■ What the exercise asks: Write out, unaltered, each line from the top of the records below down to the line where "stone_gap = 0.12; // [0.1:0.01:0.2]" appears, that line included.

Raw records
____________________
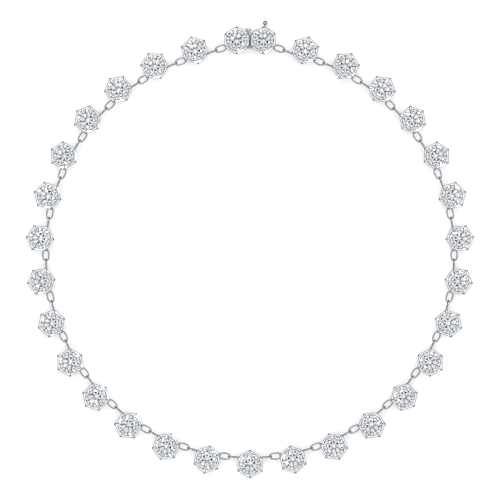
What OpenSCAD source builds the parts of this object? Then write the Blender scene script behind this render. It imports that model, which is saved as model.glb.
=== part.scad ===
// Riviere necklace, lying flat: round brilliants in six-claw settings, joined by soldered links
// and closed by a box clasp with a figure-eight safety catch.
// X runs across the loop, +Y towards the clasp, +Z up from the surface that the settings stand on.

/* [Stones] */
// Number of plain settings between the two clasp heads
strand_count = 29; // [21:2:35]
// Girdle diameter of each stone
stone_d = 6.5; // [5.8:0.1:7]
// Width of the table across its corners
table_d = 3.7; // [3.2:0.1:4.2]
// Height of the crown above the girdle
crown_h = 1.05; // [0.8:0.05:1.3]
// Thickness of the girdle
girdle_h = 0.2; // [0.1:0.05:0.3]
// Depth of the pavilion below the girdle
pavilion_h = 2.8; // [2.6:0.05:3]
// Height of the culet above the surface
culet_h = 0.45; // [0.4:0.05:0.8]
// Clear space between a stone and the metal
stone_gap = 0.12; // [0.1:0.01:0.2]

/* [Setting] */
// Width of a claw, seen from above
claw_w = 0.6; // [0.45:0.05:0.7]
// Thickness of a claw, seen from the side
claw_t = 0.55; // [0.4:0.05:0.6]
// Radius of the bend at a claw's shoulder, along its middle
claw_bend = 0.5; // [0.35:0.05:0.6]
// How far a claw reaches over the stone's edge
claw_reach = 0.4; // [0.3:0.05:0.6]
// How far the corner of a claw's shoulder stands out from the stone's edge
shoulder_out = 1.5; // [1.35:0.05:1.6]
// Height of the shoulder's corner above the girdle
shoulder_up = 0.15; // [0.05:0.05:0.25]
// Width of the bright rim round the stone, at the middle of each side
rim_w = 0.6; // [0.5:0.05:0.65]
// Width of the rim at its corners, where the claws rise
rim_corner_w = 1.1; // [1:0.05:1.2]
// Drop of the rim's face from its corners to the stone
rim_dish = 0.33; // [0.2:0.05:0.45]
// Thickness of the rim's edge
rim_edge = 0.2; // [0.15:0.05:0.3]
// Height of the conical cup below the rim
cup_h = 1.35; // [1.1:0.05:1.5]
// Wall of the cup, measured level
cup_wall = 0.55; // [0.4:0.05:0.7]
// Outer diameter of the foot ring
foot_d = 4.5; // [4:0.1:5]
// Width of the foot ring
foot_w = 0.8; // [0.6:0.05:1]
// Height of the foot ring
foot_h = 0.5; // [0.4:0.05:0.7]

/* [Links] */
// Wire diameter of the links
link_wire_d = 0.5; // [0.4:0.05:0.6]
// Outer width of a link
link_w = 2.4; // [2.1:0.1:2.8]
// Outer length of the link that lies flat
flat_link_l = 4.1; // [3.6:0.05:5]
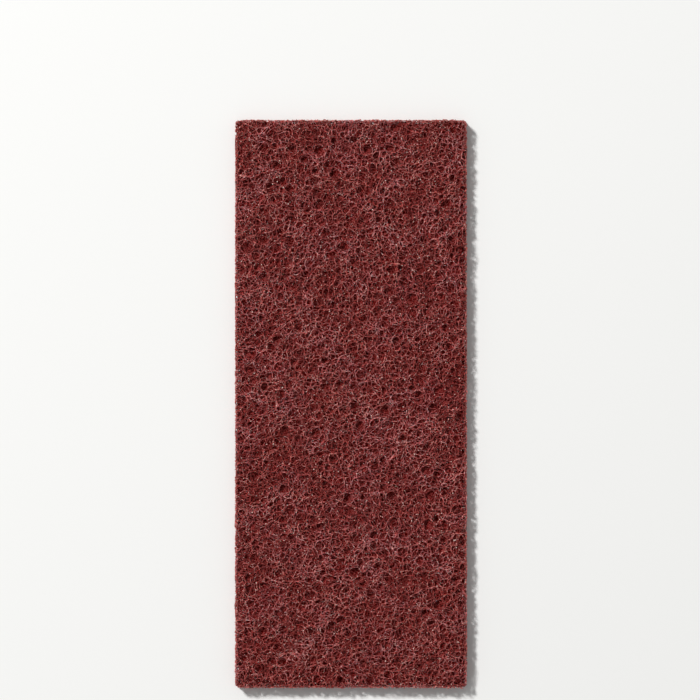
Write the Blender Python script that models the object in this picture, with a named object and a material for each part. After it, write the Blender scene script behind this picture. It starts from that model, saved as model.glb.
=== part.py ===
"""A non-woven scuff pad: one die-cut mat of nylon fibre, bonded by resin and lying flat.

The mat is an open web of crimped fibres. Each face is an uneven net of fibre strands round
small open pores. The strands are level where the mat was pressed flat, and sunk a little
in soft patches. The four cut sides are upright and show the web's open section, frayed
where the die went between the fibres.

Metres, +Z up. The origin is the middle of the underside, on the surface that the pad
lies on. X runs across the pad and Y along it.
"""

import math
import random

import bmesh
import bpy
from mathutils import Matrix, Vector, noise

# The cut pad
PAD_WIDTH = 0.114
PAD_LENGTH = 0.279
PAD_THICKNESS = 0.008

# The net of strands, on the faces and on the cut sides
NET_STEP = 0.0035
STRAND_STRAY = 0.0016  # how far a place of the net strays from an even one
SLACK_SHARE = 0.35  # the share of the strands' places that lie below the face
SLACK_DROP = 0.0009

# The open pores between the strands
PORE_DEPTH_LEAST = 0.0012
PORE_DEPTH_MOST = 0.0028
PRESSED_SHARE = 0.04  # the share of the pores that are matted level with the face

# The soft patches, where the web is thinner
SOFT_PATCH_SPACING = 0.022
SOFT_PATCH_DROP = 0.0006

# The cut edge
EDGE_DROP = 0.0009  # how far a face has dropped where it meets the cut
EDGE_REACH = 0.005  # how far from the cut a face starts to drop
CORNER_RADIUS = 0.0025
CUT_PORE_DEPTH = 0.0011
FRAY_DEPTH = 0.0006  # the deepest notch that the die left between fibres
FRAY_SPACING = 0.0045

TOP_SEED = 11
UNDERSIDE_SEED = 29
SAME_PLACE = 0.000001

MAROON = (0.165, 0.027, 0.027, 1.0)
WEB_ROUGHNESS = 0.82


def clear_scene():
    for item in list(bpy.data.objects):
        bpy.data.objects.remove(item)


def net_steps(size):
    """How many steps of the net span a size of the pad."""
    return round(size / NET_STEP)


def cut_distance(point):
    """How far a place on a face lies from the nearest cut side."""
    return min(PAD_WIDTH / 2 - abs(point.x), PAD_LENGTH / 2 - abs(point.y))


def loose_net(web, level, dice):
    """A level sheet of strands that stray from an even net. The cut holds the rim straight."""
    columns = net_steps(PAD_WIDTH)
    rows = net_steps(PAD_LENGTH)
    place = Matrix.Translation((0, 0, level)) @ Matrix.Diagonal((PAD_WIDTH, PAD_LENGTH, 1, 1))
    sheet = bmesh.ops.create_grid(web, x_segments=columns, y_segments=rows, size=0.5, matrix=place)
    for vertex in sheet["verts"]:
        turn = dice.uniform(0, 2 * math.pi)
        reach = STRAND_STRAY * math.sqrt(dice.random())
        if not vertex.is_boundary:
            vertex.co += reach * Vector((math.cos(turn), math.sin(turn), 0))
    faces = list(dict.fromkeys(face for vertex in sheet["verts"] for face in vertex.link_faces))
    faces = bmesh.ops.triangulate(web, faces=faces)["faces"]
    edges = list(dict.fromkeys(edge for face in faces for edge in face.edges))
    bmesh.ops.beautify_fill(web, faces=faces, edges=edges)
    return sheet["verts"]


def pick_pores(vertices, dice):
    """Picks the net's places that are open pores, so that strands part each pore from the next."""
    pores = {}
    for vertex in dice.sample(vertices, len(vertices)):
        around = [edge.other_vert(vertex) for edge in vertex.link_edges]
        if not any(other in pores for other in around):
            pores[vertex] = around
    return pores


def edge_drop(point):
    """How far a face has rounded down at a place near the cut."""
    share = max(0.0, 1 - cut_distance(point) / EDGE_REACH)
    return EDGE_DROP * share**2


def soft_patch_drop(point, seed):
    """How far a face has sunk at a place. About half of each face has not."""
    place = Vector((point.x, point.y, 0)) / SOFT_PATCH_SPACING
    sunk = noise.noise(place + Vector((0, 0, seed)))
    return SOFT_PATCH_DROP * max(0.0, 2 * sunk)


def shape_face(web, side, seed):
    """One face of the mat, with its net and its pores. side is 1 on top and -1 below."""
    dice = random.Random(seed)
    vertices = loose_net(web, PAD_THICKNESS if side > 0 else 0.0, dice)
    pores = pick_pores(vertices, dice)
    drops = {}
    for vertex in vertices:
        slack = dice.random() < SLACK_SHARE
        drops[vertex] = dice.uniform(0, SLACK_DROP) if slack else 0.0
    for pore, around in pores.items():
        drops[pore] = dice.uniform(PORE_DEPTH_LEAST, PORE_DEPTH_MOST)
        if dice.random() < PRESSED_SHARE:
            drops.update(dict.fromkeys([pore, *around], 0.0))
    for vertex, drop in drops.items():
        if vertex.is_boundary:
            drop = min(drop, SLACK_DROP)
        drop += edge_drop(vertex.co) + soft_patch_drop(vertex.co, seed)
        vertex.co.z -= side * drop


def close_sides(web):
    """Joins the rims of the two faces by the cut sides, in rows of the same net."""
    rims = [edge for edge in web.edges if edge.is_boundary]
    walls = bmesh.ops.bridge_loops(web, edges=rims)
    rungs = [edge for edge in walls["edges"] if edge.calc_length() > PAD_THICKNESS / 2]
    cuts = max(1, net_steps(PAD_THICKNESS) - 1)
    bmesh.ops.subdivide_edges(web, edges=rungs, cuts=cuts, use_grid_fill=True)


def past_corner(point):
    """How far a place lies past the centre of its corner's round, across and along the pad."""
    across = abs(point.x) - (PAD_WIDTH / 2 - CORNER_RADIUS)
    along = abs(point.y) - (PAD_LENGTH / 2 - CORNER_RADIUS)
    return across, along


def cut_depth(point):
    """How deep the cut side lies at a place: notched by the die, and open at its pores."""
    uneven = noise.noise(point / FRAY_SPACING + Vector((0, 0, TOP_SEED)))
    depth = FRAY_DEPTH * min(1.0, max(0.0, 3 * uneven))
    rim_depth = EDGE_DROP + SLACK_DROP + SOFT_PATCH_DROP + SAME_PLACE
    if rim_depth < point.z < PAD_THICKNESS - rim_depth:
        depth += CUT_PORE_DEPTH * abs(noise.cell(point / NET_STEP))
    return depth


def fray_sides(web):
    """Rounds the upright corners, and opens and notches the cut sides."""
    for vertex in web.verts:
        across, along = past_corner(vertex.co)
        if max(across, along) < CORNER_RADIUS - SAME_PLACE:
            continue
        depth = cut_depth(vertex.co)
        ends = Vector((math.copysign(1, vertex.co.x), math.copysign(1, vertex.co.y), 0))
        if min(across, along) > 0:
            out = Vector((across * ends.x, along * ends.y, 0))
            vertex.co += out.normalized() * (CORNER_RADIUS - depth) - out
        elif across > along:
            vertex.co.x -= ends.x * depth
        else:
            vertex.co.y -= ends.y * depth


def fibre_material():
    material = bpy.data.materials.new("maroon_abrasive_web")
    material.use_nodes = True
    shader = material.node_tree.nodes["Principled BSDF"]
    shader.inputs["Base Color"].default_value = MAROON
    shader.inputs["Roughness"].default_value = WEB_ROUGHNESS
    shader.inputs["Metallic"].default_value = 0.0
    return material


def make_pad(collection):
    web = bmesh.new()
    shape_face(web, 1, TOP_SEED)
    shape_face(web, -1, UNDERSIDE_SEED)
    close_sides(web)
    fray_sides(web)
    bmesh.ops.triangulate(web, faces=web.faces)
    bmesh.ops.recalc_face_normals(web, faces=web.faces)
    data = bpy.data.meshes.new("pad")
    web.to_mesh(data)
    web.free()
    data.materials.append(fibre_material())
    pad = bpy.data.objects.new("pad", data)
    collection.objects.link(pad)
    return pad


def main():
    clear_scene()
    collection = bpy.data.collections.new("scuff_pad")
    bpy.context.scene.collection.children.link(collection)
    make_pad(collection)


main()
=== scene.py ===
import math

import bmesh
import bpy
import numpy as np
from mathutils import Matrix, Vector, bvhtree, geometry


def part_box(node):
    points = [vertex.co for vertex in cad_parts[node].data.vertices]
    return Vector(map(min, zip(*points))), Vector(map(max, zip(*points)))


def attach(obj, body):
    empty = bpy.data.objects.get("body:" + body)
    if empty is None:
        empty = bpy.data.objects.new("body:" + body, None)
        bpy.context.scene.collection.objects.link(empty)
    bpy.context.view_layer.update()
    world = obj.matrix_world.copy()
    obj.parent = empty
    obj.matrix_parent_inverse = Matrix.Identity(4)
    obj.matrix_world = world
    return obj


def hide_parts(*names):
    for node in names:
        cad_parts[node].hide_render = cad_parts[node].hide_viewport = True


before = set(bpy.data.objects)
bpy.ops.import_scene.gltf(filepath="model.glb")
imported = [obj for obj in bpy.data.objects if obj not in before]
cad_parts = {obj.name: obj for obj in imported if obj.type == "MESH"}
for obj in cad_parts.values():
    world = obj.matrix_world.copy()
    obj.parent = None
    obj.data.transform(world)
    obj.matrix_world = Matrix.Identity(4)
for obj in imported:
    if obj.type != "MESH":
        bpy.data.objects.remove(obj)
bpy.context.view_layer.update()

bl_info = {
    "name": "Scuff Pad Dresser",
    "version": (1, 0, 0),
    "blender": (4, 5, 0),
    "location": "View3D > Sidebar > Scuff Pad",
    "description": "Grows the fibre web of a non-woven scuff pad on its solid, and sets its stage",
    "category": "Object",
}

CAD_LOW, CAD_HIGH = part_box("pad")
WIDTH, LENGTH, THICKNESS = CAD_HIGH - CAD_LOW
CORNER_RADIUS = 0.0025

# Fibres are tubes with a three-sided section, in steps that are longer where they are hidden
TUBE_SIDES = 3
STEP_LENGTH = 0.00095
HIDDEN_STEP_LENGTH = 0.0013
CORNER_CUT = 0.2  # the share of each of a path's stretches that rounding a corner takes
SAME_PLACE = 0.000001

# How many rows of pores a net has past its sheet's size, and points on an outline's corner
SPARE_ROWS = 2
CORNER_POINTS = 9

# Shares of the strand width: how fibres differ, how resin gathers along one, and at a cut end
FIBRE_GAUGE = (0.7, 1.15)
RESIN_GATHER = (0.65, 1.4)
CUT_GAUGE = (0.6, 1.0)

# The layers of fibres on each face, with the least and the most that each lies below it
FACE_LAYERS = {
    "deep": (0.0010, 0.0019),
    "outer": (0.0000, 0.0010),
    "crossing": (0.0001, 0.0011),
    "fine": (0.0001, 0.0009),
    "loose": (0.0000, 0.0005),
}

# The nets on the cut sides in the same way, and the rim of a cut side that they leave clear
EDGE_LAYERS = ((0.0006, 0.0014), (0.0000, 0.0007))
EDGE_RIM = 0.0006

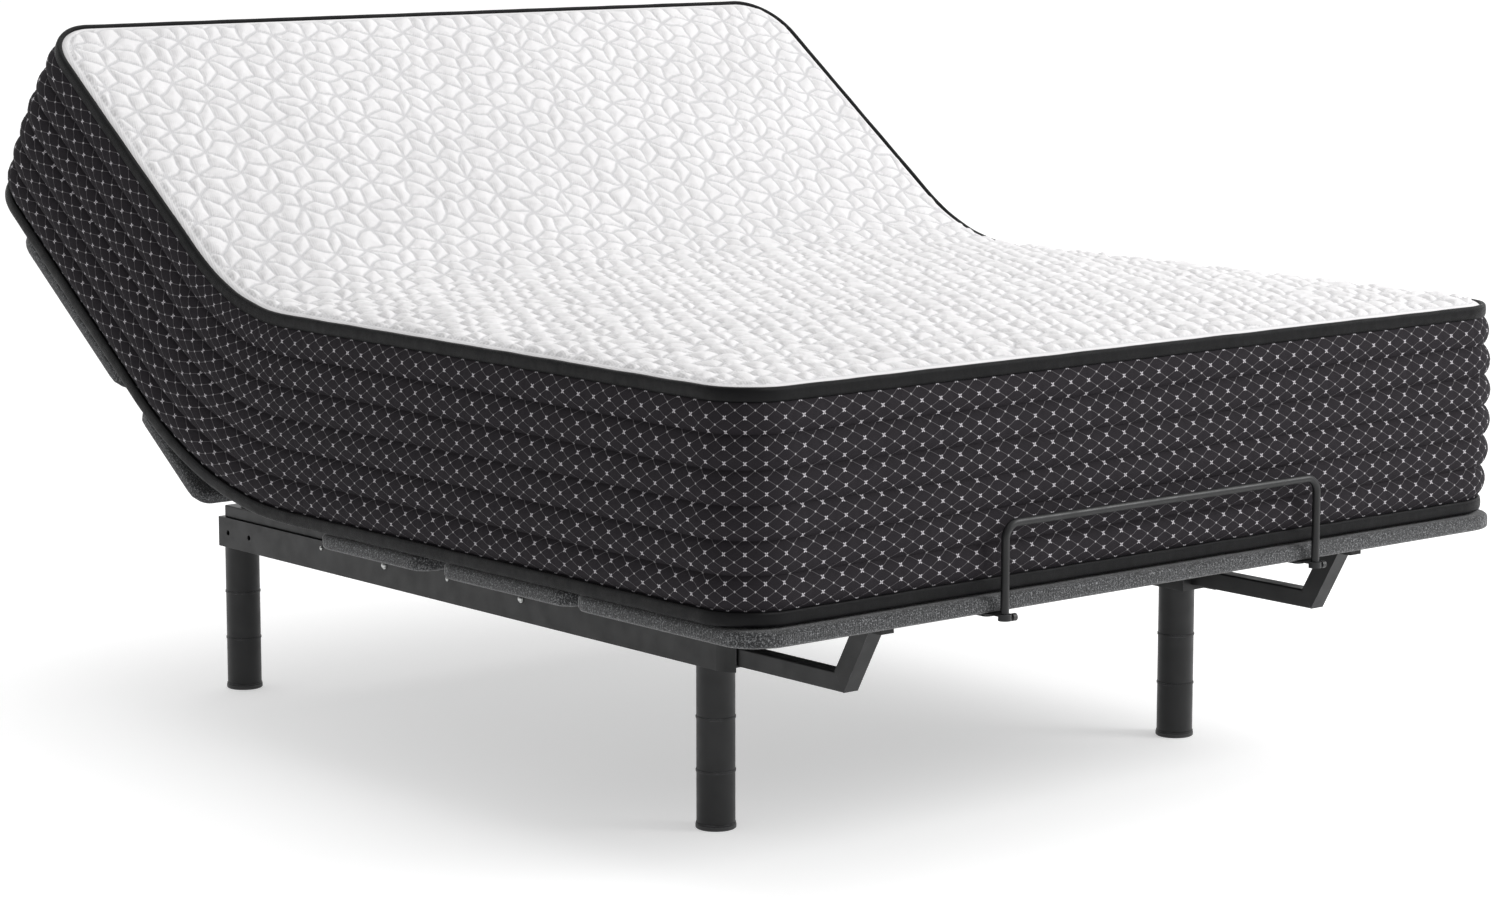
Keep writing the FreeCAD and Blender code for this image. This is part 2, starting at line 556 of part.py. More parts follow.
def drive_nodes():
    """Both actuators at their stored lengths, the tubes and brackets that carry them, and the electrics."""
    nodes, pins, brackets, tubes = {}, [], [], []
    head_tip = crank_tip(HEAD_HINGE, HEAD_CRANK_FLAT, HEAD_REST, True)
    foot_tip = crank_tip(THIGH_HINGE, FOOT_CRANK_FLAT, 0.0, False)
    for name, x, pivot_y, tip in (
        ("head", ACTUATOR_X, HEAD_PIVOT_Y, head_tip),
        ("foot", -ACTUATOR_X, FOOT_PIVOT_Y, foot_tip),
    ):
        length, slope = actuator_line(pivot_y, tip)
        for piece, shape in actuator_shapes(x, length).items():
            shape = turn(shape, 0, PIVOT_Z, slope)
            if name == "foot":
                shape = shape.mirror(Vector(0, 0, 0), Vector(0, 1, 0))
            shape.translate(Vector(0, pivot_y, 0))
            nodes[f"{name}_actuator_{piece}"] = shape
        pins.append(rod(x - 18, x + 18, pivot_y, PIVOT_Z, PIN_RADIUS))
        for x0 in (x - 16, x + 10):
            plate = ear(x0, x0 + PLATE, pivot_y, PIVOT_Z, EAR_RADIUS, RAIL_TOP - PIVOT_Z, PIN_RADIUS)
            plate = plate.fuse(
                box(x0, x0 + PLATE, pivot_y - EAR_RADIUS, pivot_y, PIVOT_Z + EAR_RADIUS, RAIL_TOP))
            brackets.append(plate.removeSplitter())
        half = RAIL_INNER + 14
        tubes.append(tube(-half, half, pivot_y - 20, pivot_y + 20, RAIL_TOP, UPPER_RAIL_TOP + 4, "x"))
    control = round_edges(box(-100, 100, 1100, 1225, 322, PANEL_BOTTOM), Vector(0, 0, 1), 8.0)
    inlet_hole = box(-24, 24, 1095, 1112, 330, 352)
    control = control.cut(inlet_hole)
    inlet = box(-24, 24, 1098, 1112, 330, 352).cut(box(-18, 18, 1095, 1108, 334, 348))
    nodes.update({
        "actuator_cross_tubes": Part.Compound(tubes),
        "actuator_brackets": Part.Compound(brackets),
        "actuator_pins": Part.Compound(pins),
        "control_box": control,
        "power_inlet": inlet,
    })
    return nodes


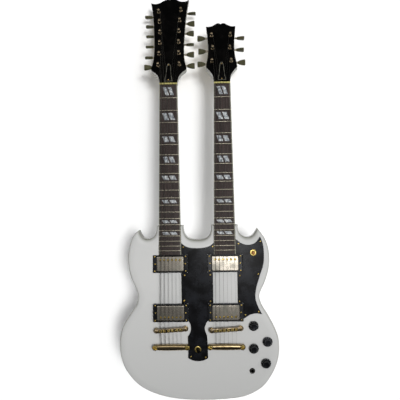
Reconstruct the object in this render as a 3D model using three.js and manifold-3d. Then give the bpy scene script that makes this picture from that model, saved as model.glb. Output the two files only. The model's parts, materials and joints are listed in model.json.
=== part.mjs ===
____________________
■ Answer:
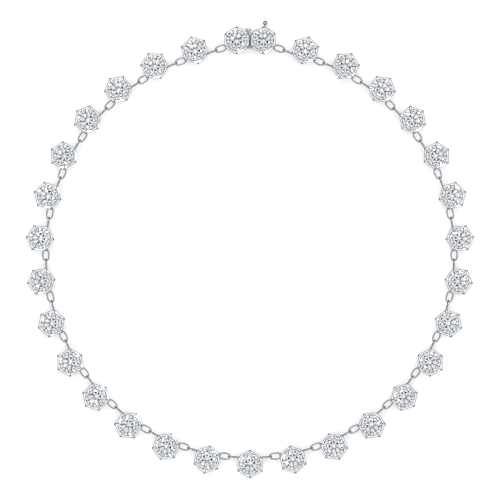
What OpenSCAD source builds the parts of this object? Then write the Blender scene script behind this render. It imports that model, which is saved as model.glb.
=== part.scad ===
// Riviere necklace, lying flat: round brilliants in six-claw settings, joined by soldered links
// and closed by a box clasp with a figure-eight safety catch.
// X runs across the loop, +Y towards the clasp, +Z up from the surface that the settings stand on.

/* [Stones] */
// Number of plain settings between the two clasp heads
strand_count = 29; // [21:2:35]
// Girdle diameter of each stone
stone_d = 6.5; // [5.8:0.1:7]
// Width of the table across its corners
table_d = 3.7; // [3.2:0.1:4.2]
// Height of the crown above the girdle
crown_h = 1.05; // [0.8:0.05:1.3]
// Thickness of the girdle
girdle_h = 0.2; // [0.1:0.05:0.3]
// Depth of the pavilion below the girdle
pavilion_h = 2.8; // [2.6:0.05:3]
// Height of the culet above the surface
culet_h = 0.45; // [0.4:0.05:0.8]
// Clear space between a stone and the metal
stone_gap = 0.12; // [0.1:0.01:0.2]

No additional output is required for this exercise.